= Challenge =
Extract every line that contains the string "None".

= Information given =
— begin —
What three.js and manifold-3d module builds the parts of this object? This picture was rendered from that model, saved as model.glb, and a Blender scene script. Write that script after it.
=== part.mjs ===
— end —
— begin —
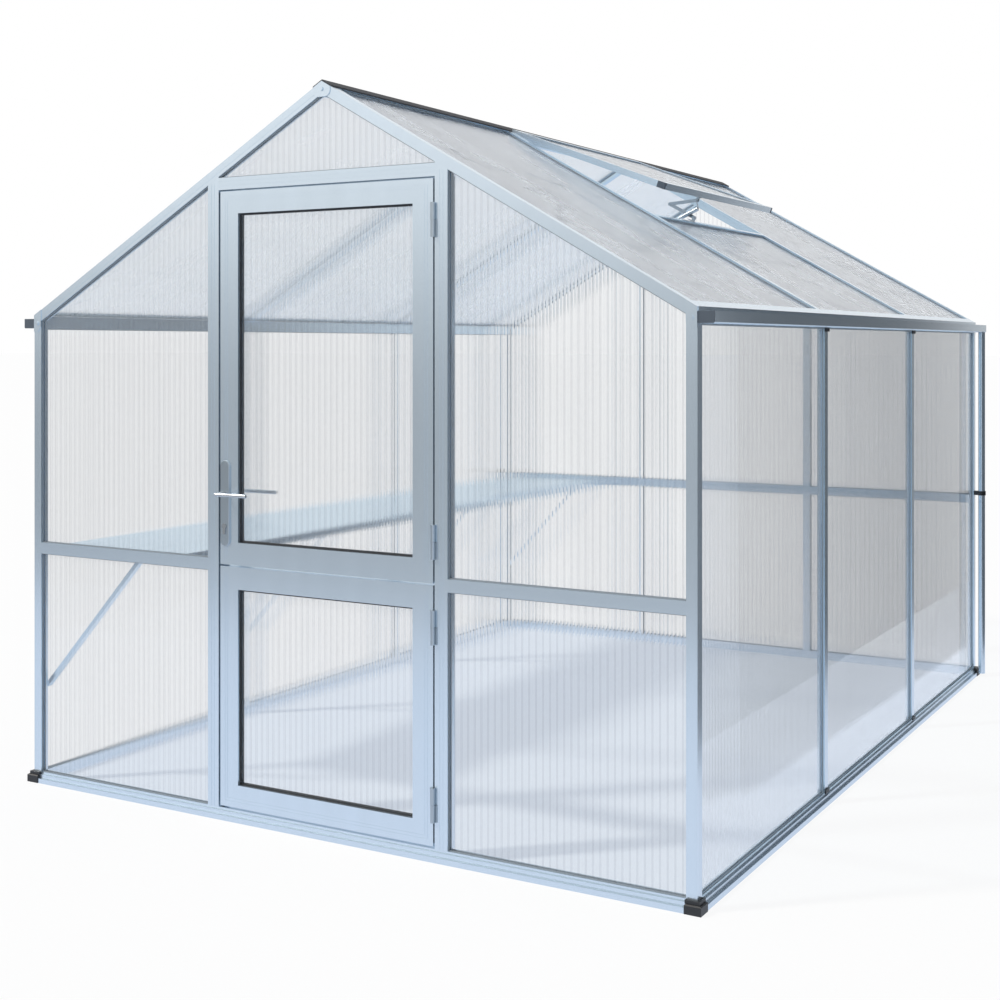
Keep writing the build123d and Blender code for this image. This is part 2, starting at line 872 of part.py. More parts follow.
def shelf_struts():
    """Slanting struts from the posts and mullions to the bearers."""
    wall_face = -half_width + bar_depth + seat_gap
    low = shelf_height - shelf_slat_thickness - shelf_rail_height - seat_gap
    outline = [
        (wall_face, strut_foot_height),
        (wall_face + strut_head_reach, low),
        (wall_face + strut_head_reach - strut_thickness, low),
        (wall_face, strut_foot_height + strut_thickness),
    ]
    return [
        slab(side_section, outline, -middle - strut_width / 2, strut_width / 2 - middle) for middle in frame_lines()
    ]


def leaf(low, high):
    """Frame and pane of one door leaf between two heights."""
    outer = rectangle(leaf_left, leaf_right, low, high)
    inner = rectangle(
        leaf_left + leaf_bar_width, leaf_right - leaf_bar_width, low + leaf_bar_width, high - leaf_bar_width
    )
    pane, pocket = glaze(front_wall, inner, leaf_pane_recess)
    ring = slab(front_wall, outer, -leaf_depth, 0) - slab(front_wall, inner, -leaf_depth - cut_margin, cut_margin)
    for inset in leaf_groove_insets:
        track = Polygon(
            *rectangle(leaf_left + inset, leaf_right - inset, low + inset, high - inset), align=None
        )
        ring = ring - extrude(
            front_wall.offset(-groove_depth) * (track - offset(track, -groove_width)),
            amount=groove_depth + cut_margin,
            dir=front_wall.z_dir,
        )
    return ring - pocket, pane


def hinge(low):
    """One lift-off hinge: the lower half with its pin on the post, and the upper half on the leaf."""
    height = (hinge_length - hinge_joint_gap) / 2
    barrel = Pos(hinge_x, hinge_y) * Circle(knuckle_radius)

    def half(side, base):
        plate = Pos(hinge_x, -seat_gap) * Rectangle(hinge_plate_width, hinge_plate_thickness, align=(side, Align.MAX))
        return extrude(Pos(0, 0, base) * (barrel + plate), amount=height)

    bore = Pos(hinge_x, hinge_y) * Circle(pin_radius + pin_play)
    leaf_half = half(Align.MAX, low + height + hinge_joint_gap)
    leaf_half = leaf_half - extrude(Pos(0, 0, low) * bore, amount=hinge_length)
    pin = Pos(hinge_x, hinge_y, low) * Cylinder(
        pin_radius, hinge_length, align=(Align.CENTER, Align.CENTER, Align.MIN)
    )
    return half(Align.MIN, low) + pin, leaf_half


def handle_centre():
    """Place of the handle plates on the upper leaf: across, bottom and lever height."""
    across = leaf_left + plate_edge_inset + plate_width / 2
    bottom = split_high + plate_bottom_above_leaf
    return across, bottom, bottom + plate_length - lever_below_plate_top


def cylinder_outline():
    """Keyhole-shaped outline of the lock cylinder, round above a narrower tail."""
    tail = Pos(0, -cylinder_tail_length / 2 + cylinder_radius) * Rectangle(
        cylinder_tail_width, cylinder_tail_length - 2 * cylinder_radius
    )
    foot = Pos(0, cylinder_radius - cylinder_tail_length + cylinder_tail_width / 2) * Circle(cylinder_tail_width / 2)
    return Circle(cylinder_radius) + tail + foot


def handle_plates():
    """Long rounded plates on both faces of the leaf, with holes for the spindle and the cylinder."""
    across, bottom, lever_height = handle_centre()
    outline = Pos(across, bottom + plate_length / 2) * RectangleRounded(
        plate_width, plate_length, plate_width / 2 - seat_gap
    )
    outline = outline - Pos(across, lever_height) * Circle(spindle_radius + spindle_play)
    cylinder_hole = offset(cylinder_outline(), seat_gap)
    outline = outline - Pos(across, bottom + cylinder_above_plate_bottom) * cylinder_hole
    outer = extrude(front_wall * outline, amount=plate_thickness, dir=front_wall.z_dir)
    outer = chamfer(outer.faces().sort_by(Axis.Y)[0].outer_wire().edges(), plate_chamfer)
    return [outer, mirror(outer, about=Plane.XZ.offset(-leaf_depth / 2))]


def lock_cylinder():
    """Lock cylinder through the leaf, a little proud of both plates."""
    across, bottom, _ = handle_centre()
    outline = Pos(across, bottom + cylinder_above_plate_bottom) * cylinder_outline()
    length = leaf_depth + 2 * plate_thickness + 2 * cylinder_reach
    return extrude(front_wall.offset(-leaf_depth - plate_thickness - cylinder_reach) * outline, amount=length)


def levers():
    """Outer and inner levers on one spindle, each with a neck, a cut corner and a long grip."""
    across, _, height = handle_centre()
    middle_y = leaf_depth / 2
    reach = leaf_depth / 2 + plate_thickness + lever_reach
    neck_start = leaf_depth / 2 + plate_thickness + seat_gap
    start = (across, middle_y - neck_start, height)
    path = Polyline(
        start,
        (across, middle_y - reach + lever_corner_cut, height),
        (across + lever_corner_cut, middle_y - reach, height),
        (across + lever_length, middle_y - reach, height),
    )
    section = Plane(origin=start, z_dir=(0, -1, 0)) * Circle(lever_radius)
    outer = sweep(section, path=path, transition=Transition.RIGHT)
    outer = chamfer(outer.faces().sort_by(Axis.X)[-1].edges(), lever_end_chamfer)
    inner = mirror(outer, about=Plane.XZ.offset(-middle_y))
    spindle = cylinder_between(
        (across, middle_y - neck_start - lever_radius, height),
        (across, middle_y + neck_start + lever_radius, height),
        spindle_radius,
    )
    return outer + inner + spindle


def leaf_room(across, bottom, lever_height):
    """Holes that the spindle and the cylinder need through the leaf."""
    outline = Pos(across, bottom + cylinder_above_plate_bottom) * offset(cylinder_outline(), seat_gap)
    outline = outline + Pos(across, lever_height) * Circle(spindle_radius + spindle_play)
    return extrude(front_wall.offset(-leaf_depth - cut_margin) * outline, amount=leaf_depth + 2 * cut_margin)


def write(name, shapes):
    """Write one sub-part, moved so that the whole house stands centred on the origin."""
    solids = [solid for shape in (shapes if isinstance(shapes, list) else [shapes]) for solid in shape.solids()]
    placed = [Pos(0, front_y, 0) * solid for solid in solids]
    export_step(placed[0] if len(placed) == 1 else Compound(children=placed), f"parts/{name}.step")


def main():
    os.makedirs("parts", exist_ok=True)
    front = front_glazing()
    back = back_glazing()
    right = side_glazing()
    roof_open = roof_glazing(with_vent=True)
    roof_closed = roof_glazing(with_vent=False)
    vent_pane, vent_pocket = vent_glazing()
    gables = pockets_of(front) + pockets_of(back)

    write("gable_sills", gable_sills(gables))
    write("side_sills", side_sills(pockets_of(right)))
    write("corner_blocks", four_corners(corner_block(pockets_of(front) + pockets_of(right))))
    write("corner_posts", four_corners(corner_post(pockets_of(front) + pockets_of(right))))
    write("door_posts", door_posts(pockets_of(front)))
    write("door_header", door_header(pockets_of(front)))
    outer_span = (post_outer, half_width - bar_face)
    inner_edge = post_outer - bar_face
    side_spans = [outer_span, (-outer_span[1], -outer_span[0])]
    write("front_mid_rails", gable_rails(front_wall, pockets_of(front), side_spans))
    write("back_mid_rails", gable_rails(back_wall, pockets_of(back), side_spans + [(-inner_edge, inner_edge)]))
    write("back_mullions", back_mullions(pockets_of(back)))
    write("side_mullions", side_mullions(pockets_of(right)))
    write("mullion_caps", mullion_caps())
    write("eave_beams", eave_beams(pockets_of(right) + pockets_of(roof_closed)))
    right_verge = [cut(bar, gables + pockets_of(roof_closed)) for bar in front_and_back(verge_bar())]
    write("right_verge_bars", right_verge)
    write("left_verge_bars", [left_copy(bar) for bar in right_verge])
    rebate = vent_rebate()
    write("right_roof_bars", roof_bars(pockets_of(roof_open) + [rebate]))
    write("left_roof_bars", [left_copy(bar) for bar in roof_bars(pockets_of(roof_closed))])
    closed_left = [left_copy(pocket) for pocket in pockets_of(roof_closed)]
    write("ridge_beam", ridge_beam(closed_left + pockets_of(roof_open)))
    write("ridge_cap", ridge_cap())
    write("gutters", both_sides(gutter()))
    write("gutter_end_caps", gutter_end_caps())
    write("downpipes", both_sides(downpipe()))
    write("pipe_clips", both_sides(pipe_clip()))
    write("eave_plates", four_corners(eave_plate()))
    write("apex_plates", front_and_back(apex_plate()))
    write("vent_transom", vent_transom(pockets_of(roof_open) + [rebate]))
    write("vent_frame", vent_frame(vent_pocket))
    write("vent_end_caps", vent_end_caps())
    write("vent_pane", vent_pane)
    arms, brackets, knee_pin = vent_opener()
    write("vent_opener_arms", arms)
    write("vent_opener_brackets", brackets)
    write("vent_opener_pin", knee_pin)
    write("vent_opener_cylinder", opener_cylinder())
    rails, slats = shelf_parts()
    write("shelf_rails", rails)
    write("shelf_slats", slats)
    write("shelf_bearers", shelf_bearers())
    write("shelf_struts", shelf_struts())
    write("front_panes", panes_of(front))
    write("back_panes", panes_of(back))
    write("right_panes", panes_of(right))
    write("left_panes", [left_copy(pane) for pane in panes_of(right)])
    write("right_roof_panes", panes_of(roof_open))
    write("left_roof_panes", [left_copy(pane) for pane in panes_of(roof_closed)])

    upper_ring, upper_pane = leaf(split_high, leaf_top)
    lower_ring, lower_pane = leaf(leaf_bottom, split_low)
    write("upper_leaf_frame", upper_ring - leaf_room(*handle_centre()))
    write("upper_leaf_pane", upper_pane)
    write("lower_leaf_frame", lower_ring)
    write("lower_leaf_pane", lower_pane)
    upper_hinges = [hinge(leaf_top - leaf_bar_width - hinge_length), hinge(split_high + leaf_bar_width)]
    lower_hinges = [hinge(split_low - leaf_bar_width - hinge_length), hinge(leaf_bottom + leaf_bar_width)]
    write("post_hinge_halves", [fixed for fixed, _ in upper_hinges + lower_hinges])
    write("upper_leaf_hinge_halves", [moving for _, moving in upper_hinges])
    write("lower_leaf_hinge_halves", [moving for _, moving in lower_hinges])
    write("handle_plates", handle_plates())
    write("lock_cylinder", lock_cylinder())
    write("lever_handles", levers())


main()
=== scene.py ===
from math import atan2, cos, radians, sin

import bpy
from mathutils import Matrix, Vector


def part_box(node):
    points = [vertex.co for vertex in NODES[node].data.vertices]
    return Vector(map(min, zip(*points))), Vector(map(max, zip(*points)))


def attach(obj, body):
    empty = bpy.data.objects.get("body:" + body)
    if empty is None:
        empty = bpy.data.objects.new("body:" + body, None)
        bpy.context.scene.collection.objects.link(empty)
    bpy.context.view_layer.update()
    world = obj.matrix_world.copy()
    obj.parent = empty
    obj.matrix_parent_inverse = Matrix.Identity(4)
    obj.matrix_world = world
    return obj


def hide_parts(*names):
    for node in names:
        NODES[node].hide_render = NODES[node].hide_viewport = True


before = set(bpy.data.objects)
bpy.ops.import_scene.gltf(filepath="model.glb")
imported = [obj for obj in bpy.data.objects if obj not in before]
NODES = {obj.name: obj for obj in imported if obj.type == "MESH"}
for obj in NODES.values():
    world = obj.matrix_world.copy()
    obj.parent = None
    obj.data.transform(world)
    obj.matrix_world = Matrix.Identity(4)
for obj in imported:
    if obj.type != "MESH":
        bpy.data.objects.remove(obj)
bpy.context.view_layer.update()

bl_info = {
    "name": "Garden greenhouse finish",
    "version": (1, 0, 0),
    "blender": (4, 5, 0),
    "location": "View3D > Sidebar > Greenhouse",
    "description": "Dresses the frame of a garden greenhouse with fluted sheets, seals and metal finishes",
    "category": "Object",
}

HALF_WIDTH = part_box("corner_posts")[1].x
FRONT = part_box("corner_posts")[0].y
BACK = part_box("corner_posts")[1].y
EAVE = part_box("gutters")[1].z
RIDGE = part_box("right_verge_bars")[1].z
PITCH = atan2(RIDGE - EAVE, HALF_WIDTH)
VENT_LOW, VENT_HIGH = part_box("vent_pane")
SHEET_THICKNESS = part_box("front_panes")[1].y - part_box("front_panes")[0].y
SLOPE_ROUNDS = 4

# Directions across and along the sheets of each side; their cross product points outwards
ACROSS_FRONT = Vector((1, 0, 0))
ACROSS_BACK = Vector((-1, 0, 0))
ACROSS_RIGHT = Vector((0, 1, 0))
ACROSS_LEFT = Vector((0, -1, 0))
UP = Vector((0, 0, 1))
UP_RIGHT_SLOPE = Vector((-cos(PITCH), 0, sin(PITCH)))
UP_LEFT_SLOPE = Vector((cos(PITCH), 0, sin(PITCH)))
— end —
= Completed exercise =
            *rectangle(leaf_left + inset, leaf_right - inset, low + inset, high - inset), align=None
    if empty is None:
        empty = bpy.data.objects.new("body:" + body, None)
    obj.parent = None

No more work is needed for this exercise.